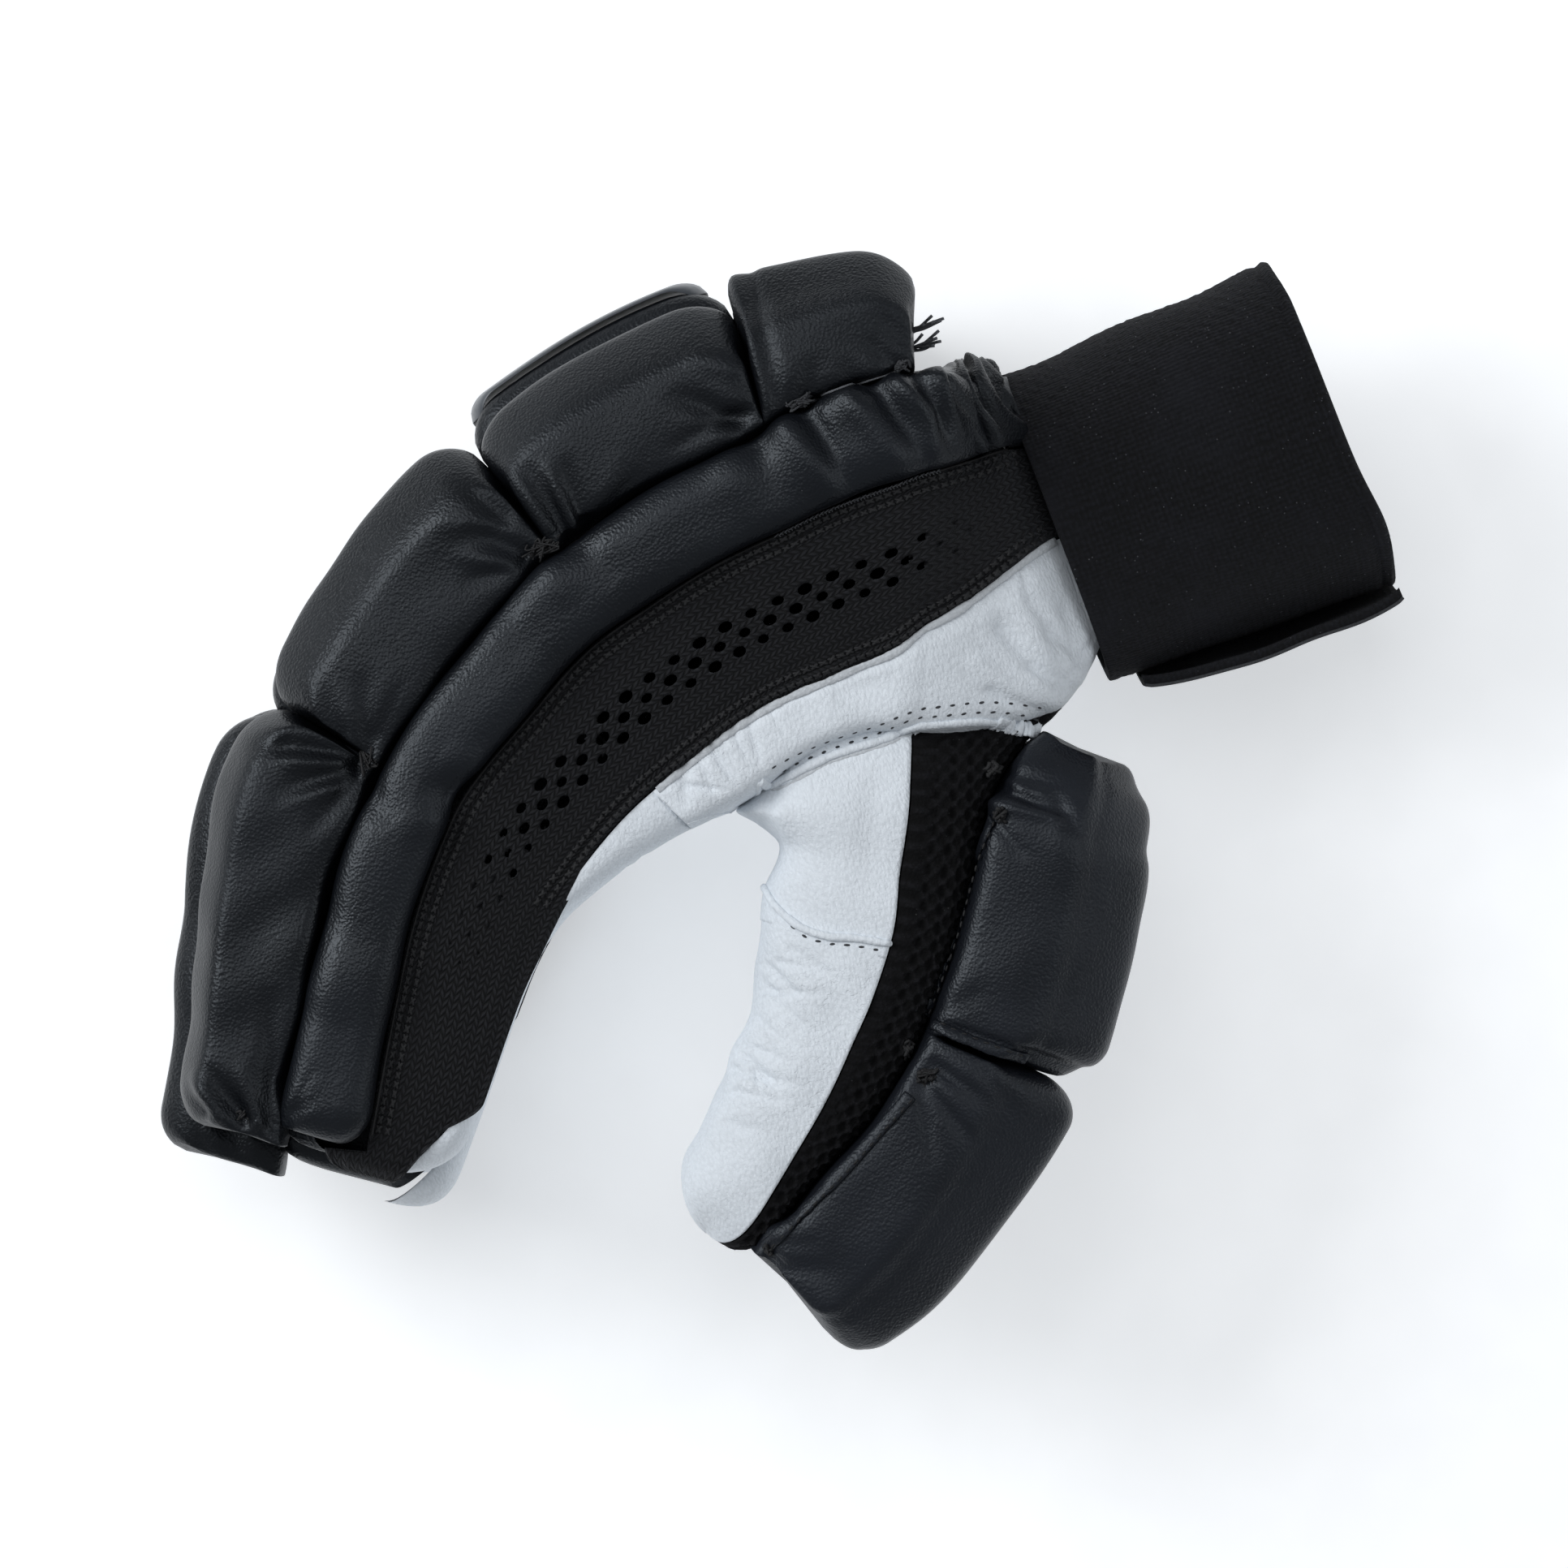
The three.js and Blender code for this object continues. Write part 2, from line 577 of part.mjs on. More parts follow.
// Runs along a roll with its ends rounded, and the share of the section kept at each.
function rollStations(from, to) {
  const ends = [[0, 0.66], [0.3, 0.9], [1, 1]];
  const start = ends.map(([t, keep]) => [from + t * rollRound, keep]);
  const finish = ends.map(([t, keep]) => [to - t * rollRound, keep]).reverse();
  return [...start, ...steps(from + rollRound, to - rollRound).slice(1, -1).map((run) => [run, 1]), ...finish];
}

// Corners of a finger roll's section, as shares of its half width and height. The outer two
// columns fall away towards their outer side.
const rollCorners = {
  little: (shoulder) => [[-1, 0], [1, 0], [1, 0.98], [-0.1 + shoulder * 0.1, 1], [-1, shoulder]],
  ring: (shoulder) => [[-1, 0], [1, 0], [1, shoulder], [0.62, 1], [-0.62, 1], [-1, shoulder]],
  middle: (shoulder) => [[-1, 0], [1, 0], [1, shoulder], [0.62, 1], [-0.62, 1], [-1, shoulder]],
  index: (shoulder) => [[-1, 0], [1, 0], [1, shoulder], [0.1 - shoulder * 0.1, 1], [-1, 0.98]],
};

function fingerRoll(k, row) {
  const half = (rollPitch - rollGap) / 2;
  const [from, to] = [row.from * sleeveRun + rowGap / 2, row.to * sleeveRun - rowGap / 2];
  return loft(rollStations(from, to).map(([run, keep]) => {
    const corners = rollCorners[fingers[k].name](row.shoulder).map(([across, height]) => [
      top(run) + rollSeatGap + crown(k, run) * keep * height,
      (k - 1.5) * rollPitch + across * half * (0.8 + 0.2 * keep),
    ]);
    return softened(corners, 0.24).map(([rise, across]) => handPoint(stretched(k, run), rise, across));
  }));
}

// Gathered skirt of soft sheet from the first rolls to the wristband. Next to the wristband it
// comes down over both sides of the sleeve.
function wristSkirt() {
  const runs = spread(1.2, rollRows[0].from * sleeveRun - seamGap, 8);
  const columns = spread(1, -1, 13);
  const grid = (drop) => runs.map((run, i) => columns.map((column, j) => {
    const share = (run - runs[0]) / (runs.at(-1) - runs[0]);
    const fall = Math.max(0, (share - 0.3) / 0.7) ** 2;
    const lift = skirtLift * (1 - 0.8 * fall) + ruffle * ((i + j) % 2 ? 1 : -1) * (1 - fall);
    const atEdge = j === 0 || j === columns.length - 1;
    const down = atEdge ? Math.max(0, 1 - run / barStart) : 0;
    const flap = (lift + top(run) - bar(run) - skirtWall) * down;
    const rise = top(run) + seamGap + 1.5 * skirtWall + lift - flap;
    const edge = handHalf + (skirtWall + 2 * seamGap - drop * Math.min(1, 2 * down)) / girth(run);
    return handPoint(run, rise - drop * (1 - down), column * edge);
  }));
  return wall(grid(0), grid(skirtWall));
}

// A bare glossy plate over the middle and ring rolls on the back of the hand.
function backPlate() {
  const { from, to } = rollRows[1];
  const runs = steps(from * sleeveRun + rollRound, to * sleeveRun - rollRound);
  const edge = 0.75 * rollPitch;
  const grid = (extra) => runs.map((run) => spread(edge, -edge, 7).map((across) => {
    const bow = 1 - 0.6 * (across / edge) ** 2;
    const rise = top(run) + 2 * rollSeatGap + crown(2, run) + extra * bow;
    return handPoint(run, rise, across);
  }));
  return wall(grid(plateWall), grid(0));
}

// Thumb sleeve: leather towards the fingers, in two pieces, and mesh round the other sides.
const thumbSection = (station, inset) => trough(
  split(station.run) - seamGap / station.close,
  front(station.run) + inset,
  thumbHalf(station.run) - inset,
  thumbColumns, 3.2, 3.2,
).map(([rise, across]) => thumbPoint(station, rise, across));

function thumbBaseLeather() {
  const runs = [...thumbBaseRuns, thumbSeamRun - seamGap];
  const grid = (inset) => runs.map((run) => thumbSection(open(run), inset));
  return wall(grid(0), grid(leatherWall));
}

function thumbTipLeather() {
  const grid = (inset) => tipStations(thumbSeamRun, thumbRun, thumbTipRound, inset)
    .map((station) => thumbSection(station, inset));
  return wall(grid(0), grid(leatherWall));
}

function thumbGusset() {
  const grid = (inset) => [
    ...thumbBaseRuns.map(open),
    ...tipStations(thumbSeamRun, thumbRun, thumbTipRound, inset),
  ].map((station) => arch(
    split(station.run), seat(station.run) - inset, thumbHalf(station.run) - inset, thumbColumns, 6,
  ).map(([rise, across]) => thumbPoint(station, rise, across)));
  return wall(grid(0), grid(meshWall));
}

// A roll on the outside of the thumb. lean pulls the tip end of its underside back.
function thumbRoll(from, to, lean) {
  return loft(rollStations(from, to).map(([run, keep]) => {
    const half = (thumbRollWidth / thumbWidth) * thumbHalf(run) * (0.85 + 0.15 * keep);
    const [tall, edge] = [thumbCrown(run) * keep, thumbShoulder(run) * keep];
    const near = Math.max(0, 1 - (to - run) / (3 * rollRound));
    const corners = [[0, -1], [0, 1], [edge, 1], [tall, 0.35], [tall, -0.35], [edge, -1]]
      .map(([height, across]) => [height, across * half]);
    return softened(corners, 0.24).map(([height, across]) => thumbBend(
      run - lean * near * (1 - height / thumbRollHeight),
      seatUnder(run) + thumbSeatGap + height,
      across,
    ));
  }));
}

const thumbMiddle = 0.54 * thumbRun;

add('wristband', wristband(), 'towelling');
add('closure_tab', closureTab(), 'towelling');
add('palm_leather', palmLeather(), 'leather');
add('hand_back', handBack(), 'mesh');
add('wrist_skirt', wristSkirt(), 'bar');
add('index_gusset', subtract(gusset(3, 1), eyelets(3, 1)), 'mesh');
add('little_gusset', gusset(0, -1), 'mesh');
add('index_side_bar', sideBar(3, 1), 'bar');
add('little_side_bar', sideBar(0, -1), 'bar');
add('back_plate', backPlate(), 'plate');
fingers.forEach((finger, k) => {
  add(`${finger.name}_finger_leather`, fingerLeather(k), 'leather');
  add(`${finger.name}_finger_back`, fingerBack(k), 'mesh');
  for (const row of rollRows) add(`${finger.name}_${row.name}`, fingerRoll(k, row), 'roll');
});
add('thumb_base_leather', thumbBaseLeather(), 'leather');
add('thumb_tip_leather', thumbTipLeather(), 'leather');
add('thumb_gusset', thumbGusset(), 'mesh');
add('thumb_upper_roll', thumbRoll(-thumbRollLead, thumbMiddle - rowGap / 2, 0), 'roll');
add('thumb_lower_roll', thumbRoll(thumbMiddle + rowGap / 2, thumbRun + thumbRollPast, thumbRollLean), 'roll');

// The origin is on the surface that the glove lies on, under the middle of its outline.
const bounds = new THREE.Box3().setFromObject(glove);
const middle = bounds.getCenter(new THREE.Vector3());
glove.position.set(-middle.x, -middle.y, -bounds.min.z);

export default glove;
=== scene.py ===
"""Looks of a right-hand cricket batting glove, lying on its little-finger side.

Every piece is drawn as (run, rise, across), in millimetres, and bent along a centreline, as the
solids are. run goes from the wristband's edge to the fingertips, rise from the centreline to
the back of the hand, and across from the middle of the hand to the index-finger side.
"""

import json
import math

import bpy
import numpy as np
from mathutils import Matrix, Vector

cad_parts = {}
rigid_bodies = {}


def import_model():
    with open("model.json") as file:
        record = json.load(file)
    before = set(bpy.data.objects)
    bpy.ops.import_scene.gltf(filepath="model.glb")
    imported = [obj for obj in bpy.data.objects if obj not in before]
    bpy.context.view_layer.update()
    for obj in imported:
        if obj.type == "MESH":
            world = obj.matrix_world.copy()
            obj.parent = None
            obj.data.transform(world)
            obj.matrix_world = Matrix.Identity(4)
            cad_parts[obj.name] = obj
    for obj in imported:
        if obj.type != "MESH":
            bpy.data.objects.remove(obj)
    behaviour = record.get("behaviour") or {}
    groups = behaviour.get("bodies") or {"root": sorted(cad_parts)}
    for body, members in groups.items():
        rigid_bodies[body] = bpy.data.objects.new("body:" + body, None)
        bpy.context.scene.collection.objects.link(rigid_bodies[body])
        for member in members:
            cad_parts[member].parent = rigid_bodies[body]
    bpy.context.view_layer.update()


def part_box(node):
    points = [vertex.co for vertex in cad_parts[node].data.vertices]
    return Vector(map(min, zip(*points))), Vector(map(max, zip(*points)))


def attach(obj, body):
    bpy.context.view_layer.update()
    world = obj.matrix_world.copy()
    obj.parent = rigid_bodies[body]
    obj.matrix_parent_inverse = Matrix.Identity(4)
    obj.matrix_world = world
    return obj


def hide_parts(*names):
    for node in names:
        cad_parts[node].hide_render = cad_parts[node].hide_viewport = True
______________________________
WHAT THE TASK REQUIRES ▸
Transcribe each line of the data above, unaltered, from the one where "of its outline." appears to the one where "obj.matrix_world = world" appears, inclusive of both.

CORRECT OUTPUT ▸
// The origin is on the surface that the glove lies on, under the middle of its outline.
const bounds = new THREE.Box3().setFromObject(glove);
const middle = bounds.getCenter(new THREE.Vector3());
glove.position.set(-middle.x, -middle.y, -bounds.min.z);

export default glove;
=== scene.py ===
"""Looks of a right-hand cricket batting glove, lying on its little-finger side.

Every piece is drawn as (run, rise, across), in millimetres, and bent along a centreline, as the
solids are. run goes from the wristband's edge to the fingertips, rise from the centreline to
the back of the hand, and across from the middle of the hand to the index-finger side.
"""

import json
import math

import bpy
import numpy as np
from mathutils import Matrix, Vector

cad_parts = {}
rigid_bodies = {}


def import_model():
    with open("model.json") as file:
        record = json.load(file)
    before = set(bpy.data.objects)
    bpy.ops.import_scene.gltf(filepath="model.glb")
    imported = [obj for obj in bpy.data.objects if obj not in before]
    bpy.context.view_layer.update()
    for obj in imported:
        if obj.type == "MESH":
            world = obj.matrix_world.copy()
            obj.parent = None
            obj.data.transform(world)
            obj.matrix_world = Matrix.Identity(4)
            cad_parts[obj.name] = obj
    for obj in imported:
        if obj.type != "MESH":
            bpy.data.objects.remove(obj)
    behaviour = record.get("behaviour") or {}
    groups = behaviour.get("bodies") or {"root": sorted(cad_parts)}
    for body, members in groups.items():
        rigid_bodies[body] = bpy.data.objects.new("body:" + body, None)
        bpy.context.scene.collection.objects.link(rigid_bodies[body])
        for member in members:
            cad_parts[member].parent = rigid_bodies[body]
    bpy.context.view_layer.update()


def part_box(node):
    points = [vertex.co for vertex in cad_parts[node].data.vertices]
    return Vector(map(min, zip(*points))), Vector(map(max, zip(*points)))


def attach(obj, body):
    bpy.context.view_layer.update()
    world = obj.matrix_world.copy()
    obj.parent = rigid_bodies[body]
    obj.matrix_parent_inverse = Matrix.Identity(4)
    obj.matrix_world = world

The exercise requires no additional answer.